通常、DMZのフェンスの警戒部隊や捜索大隊、砲兵大隊、情報部隊などが配置されている。北朝鮮との全面戦争が発生したら、最前方監視哨所(GP)・一般哨所(GOP)部隊が北朝鮮軍と交戦しつつ時間を稼ぐ。その間にFEBA部隊がきちんとした機動・火力装備を集めて北進を始めるのが韓国軍の作戦概念だ。FEBA部隊が事実上、前方師団の中枢戦力になるので、FEBA部隊の訓練不足は韓国軍の戦力全体の弱体化と直結する-という指摘がなされている。
前方では既に兵士不足を痛感している。江原道のあるFEBA部隊は、最新鋭のK21装甲車で武装しているが、肝心の訓練のたびに人手が足りず、隣の中隊から砲手・操縦手を一時的に借りてくるという、一種の「人手の融通」をしている。また、歩兵不足で「下車戦闘(装甲車からの歩兵の展開)」訓練を諦めるケースも日常茶飯事だという。江原道の機械化歩兵師団出身の予備役上士(曹長に相当)は「部隊の人員を総動員しても人が足りず、装甲車を3台減らした状態で訓練することもある」とし「戦争になったら何台かの装甲車はそのまま放置して出征しないといけない、というジョークが出るほど」と語った。
少子高齢化に伴う「人口絶壁」で、韓国軍の兵力は2040年代には30万人の水準に低下するものと見込まれている。韓国国防研究院の22年の推計によると、02年の時点で69万人に達していた国軍(常備軍)は、今年の50万人から39年には39万人台へ、43年には33万人の水準まで減るという。早々と軍を離れる下級幹部も急増している。士官学校出身将校のうち、義務服務期間である10年を満了することなく5年目で早期除隊(予備役へ転役)する将校は、昨年の48人から今年は122人と2.5倍に増えた。陸軍の場合、選抜者定員を充足できていない欠員の数は、昨年現在で将校550人、下士官は4790人に達した。

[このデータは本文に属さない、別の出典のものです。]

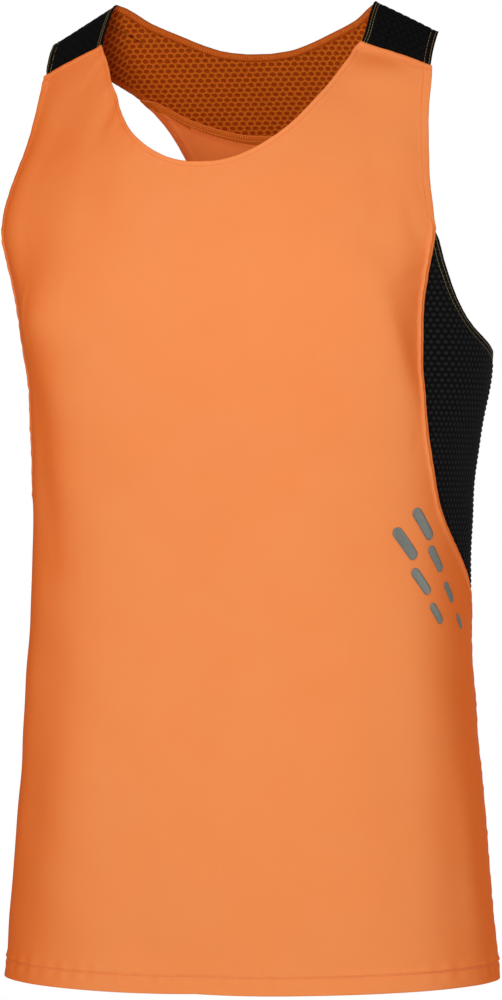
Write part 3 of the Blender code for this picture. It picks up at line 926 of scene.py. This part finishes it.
# Lengths over the bare cloth from a panel's middle and a level: each point's place on the flat knit
def flatAround(points, panel, side=1):
    starts = (side * panel["middle"], panel["level"])
    return np.stack([walked(around, points, k, start) for k, start in enumerate(starts)], -1)


frontPanel = {"step": 0.0036, "acrossStep": 0.0031, "middle": 0, "level": 0.3,
              "flat": (0.598, 0.698), "cutArea": 0.2935}


def makeFrontPanel(materials):
    step = frontPanel["step"]
    neck = lay(anglesOf(marks["frontNeck"]), byAngle, frontPanel["acrossStep"])
    shoulder = lay(anglesOf(marks["shoulderSeam"]), byAngle, frontPanel["acrossStep"], endClose=closeAtEdge)
    armhole = lay(anglesOf(marks["frontArmhole"]), byAngle, step, endClose=closeAtEdge)
    panelSeam = lay(turns["frontSeam"], byAngle, step)
    lowSeam = sideSeam(step)
    head = chain(neck, shoulder)
    side = chain(lowSeam, panelSeam, armhole)
    middle = upright(0, marks["frontNeck"][0][1], sharesOf(side, byAngle))
    foot = hemLine(turns["sideSeam"] * sharesOf(head, byAngle))
    points = bothHalves(net(foot, head, middle, side, byAngle), True)
    edges = [("hem", points[0], 1)] + bothSides(
        ("neck", neck, -1), ("shoulder", shoulder, -1), ("armhole", armhole, 1),
        ("seam", panelSeam, 1), ("seam", lowSeam, 1))
    piece = addCloth("frontPanel", around, points, edges, flatAround(points, frontPanel), materials)
    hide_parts("front_panel")
    return piece, edges


backPanel = {"step": 0.0037, "acrossStep": 0.0022, "overlock": 0.0052, "taperFrom": -0.004,
             "taperOver": 0.016, "middle": 180, "level": 0.3, "flat": (0.385, 0.668), "cutArea": 0.185}


# The back runs up inside the yoke's seam, in a tapered lap, and under the front at the side seams
def makeBackPanel(materials):
    step, overlock = backPanel["step"], backPanel["overlock"]
    seam = lay(marks["yokeSeam"], byLength, backPanel["acrossStep"], startClose=closeAtEdge)
    seam = anglesOf(seam, True)
    fromEnd = lengthsOf(around(seam[:, 0], seam[:, 1]))[:, None]
    wide = soft((fromEnd - backPanel["taperFrom"]) / backPanel["taperOver"])
    top = moved(around, seam, overlock * wide)
    top[-1, 0] = 180
    armhole = lay(anglesOf(marks["backArmhole"], True), byAngle, step)
    armhole = np.concatenate((armhole, top[:1]))
    panelSeam = lay(turns["backSeam"], byAngle, step)
    lowSeam = sideSeam(step)
    under = moved(around, lowSeam, cloth["lap"])
    side = chain(under, panelSeam[1:], armhole)
    middle = upright(180, top[-1, 1], sharesOf(side, byAngle))
    foot = hemLine(under[0, 0] + (180 - under[0, 0]) * sharesOf(top, byAngle))
    points = bothHalves(net(foot, top, side, middle, byAngle), False, (360, 0))
    edges = [("hem", points[0], 1)] + bothSides(
        ("armhole", armhole, -1), ("seam", panelSeam, -1), ("lapped", under, cloth["lap"]),
        ("lapped", top, overlock), other=(360, 0))
    piece = addCloth("backPanel", around, points, edges, flatAround(points, backPanel), materials)
    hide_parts("back_panel")
    return piece, edges


sidePanel = {"downStep": 0.0013, "acrossStep": 0.0014, "middle": 93, "level": 0.33,
             "bulge": 0.0006, "flat": (0.164, 0.292), "cutArea": 0.0250}


def makeSidePanel(name, node, side, materials):
    front = lay(turns["frontSeam"], byAngle, sidePanel["downStep"], endClose=closeAtEdge)
    back = lay(turns["backSeam"], byAngle, shares=sharesOf(front, byAngle))
    front, back = moved(around, front, cloth["lap"]), moved(around, back, -cloth["lap"])
    head = lay(turns["underarm"], byAngle, sidePanel["acrossStep"])
    head[0], head[-1] = front[-1], back[-1]
    foot = front[0] + sharesOf(head, byAngle)[:, None] * (back[0] - front[0])
    points = net(foot, head, front, back, byAngle) * (side, 1)
    edges = [("meshArmhole", points[-1], -side), ("lapped", points[:, 0], cloth["lap"]),
             ("lapped", points[:, -1], cloth["lap"])]
    flat = flatAround(points, sidePanel, side)
    piece = addCloth(name, around, points, edges, flat, materials, sidePanel["bulge"])
    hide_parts(node)
    return piece, edges


yoke = {"step": 0.0008, "acrossStep": 0.0008, "bulge": 0.0003, "flat": (0.321, 0.160), "cutArea": 0.0226}


# From under the front panel, over both shoulders, down to the seam across the back
def makeYoke(materials):
    start = lay(marks["shoulderSeam"], byLength, yoke["acrossStep"], closeAtEdge, closeAtEdge)
    start = moved(over, runsOf(start), -cloth["lap"])
    strap = runsOf(marks["backStrap"], True)[::-1]
    outerEdge = np.concatenate((start[-1:], ((marks["ridgeAcross"], 0),), strap))
    seam = runsOf(lay(marks["yokeSeam"], byLength, yoke["step"]), True)
    outer = chain(lay(outerEdge, byRun, yoke["step"]), seam)
    neckEdge = np.concatenate((start[:1], marks["neckRuns"], runsOf(marks["backNeck"], True)))
    neck = lay(neckEdge, byRun, shares=sharesOf(outer, byRun))
    end = neck[-1] + sharesOf(start, byRun)[:, None] * (outer[-1] - neck[-1])
    points = bothHalves(net(neck, outer, start, end, byRun), False)
    strapEdge = outer[: len(outer) - len(seam) + 1]
    edges = bothSides(("meshNeck", neck, -1), ("meshStrap", strapEdge, 1), ("meshSeam", seam, 1),
                      ("lapped", start, cloth["lap"]))
    # Its rows lie level across the back, and don't follow the neck's arch
    flat = np.stack([walked(over, points, k, 0) for k in range(2)], -1)
    flat[..., 1] -= crown(np.clip(points[..., 0], -figure["neckHalf"], figure["neckHalf"]))
    piece = addCloth("backYoke", over, points, edges, flat, materials, yoke["bulge"])
    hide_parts("back_yoke")
    return piece, edges


# Each interlock knit's second colour is its painted shade, where the cloth turns away from the camera
orange = interlockKnit("orange interlock knit", "#FA9455", "#FF7626")
orangeInside = interlockKnit("orange knit wrong side", "#FA8E48", "#FA7424")
# The overlocked lap under the yoke is painted darker than the wrong side, a painted shade among its overlock
# threads
orangeLapShaded = interlockKnit("orange overlocked edge, painted shade", "#D06A1E", "#BC5610")
# Painted highlights on the black face: its domes are painted lighter, more on the side panels, which get
# less light, than on the straps, which face the lamps
meshFaceDomeHighlight = dimpleKnit("black dimpled mesh face, painted dome highlights", "#010102", "#1F1F22", 0.95)
strapFaceFaintHighlight = dimpleKnit("black dimpled mesh strap, fainter painted dome highlights", "#020203", "#09090A", 1.0)
meshInside = dimpleKnit("orange dimpled mesh wrong side", "#C46210", "#923600", 1.15)
# The mesh's turned bands inside are painted darker, as the shade between their overlock threads
meshBandShaded = interlockKnit("orange mesh edge inside, painted shade", "#BC5612", "#A4460A")

front, frontEdges = makeFrontPanel((orange, orangeInside, orange))
back, backEdges = makeBackPanel((orange, orangeInside, orangeInside, orangeLapShaded))
yokePiece, yokeEdges = makeYoke((strapFaceFaintHighlight, meshInside, meshBandShaded))
sideMesh = (meshFaceDomeHighlight, meshInside, meshBandShaded)
left, leftEdges = makeSidePanel("leftSidePanel", "side_panel_left", 1, sideMesh)
right, rightEdges = makeSidePanel("rightSidePanel", "side_panel_right", -1, sideMesh)
print("cloth made")

orangeThread = sewingThread("orange thread", "#FA9A60", "#F08A50")
needleThread = sewingThread("olive needle thread", "#857D4E", "#8A6234")
overlockThread = sewingThread("orange overlock thread", "#F8924C", "#EA7C34")

sewn = {
    "front": (orangeThread, around, frontEdges),
    "back": (orangeThread, around, backEdges),
    "yoke": (needleThread, over, [edge for edge in yokeEdges if edge[0] != "meshSeam"]),
    "left": (needleThread, around, leftEdges),
    "right": (needleThread, around, rightEdges),
}
stitches = {name: addThreadPiece(name + "Stitches", thread, addRows, place, edges)
            for name, (thread, place, edges) in sewn.items()}
overlocks = {name: addThreadPiece(name + "Overlock", overlockThread, addRungs, place, edges)
             for name, (_, place, edges) in sewn.items()}
print("sewing made")

# Plain bars beside the left side panel's seam, in two staggered columns that shrink downwards
bars = columns(
    "angle below length width",
    (70.0, 0.378, 0.028, 0.0082),
    (64.8, 0.392, 0.028, 0.0082),
    (75.6, 0.403, 0.023, 0.0074),
    (70.0, 0.419, 0.023, 0.0074),
    (81.8, 0.427, 0.018, 0.0064),
    (75.4, 0.442, 0.018, 0.0064),
    (88.2, 0.448, 0.013, 0.0052),
)
barWay = np.array((23.5, 0.077))  # by angle and depth, along the seam there
# Along and across count points, roundShare leaves a bar's ends a little width, and beads are per metre
film = {"over": 0.0005, "under": 0.0001, "along": 20, "across": 6, "roundShare": 0.98, "probe": 0.01,
        "beads": 1400}


# Each bar is a closed film on the cloth, with half-round ends
def makeBars(material):
    bm = bmesh.new()
    bm.verts.layers.int.new("spot")
    for angle, below, length, width in zip(*bars.values()):
        centre = np.array((angle, below))
        little = barWay * film["probe"]
        pace = little / np.linalg.norm(around(*(centre + little)) - around(*centre))
        radius = width / 2
        stations = np.sin(np.linspace(-1, 1, film["along"]) * math.pi / 2) * length / 2
        pastStraight = np.clip(np.abs(stations) - (length / 2 - radius), 0, radius)
        half = np.sqrt(radius**2 - film["roundShare"] * pastStraight**2)[:, None]
        line = centre + stations[:, None] * pace
        points = np.array([moved(around, line, side * half)
                           for side in np.linspace(-1, 1, film["across"])])
        places, normals = around(points[..., 0], points[..., 1]), outward(around, points)
        addShell(bm, places + normals * film["over"], places + normals * film["under"])
    return finished("reflectiveBars", bm, (material,))


reflectiveBars = makeBars(reflectiveFilm())
print("bars made")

その結果、世界最高水準の武器インフラを備えていても、これを運用する兵力がいないという状況が発生している。兵士の月給が200万ウォン(約21万9000円)まで引き上げられる中、将校・下士官は依然として薄給に苦しんでいる。宿舎の状況も劣悪、業務はいつも過重とあって、将校・下士官として任官する動機付与が全くできていない。
韓国陸軍には、下士官の運転するK9自走砲が1100両あるが、現在のような操縦手補職率(72.9%)ではこのうち300両が運用困難になりかねない。韓国陸軍に、操縦手を必要とする自走砲はK9・K55の2種類あるが、このうち主力はおよそ1100両が編成されているK9だ。K9自走砲は最大射程40キロ、1分間に9発を発射できる火力、時速60キロで走行できる機動性を兼ね備えている。北朝鮮の長射程砲挑発の際には直ちに対応しなければならない武器だ。京畿道のある砲兵幹部は「自走砲の人員がおらず、他の部隊から充当することがしばしば」と語った。韓国軍では、K9を改良して搭乗人員を5人から3人に減らす計画だ。しかしこれは、「最少人員」である3人のうち1人が欠けただけでも火砲の運用ができなくなる、という意味でもある。
韓国軍内外で「ドローンなど先端戦力の研究や実戦配備をもっと早め、フェンスの警戒を中心とする作戦概念を弾力的に変えるべき」「肥大化した将官団の数を減らし、数十年維持してきた『行政軍隊』から『戦闘軍隊』へと体質を完全に変えるべき」という指摘が出ている。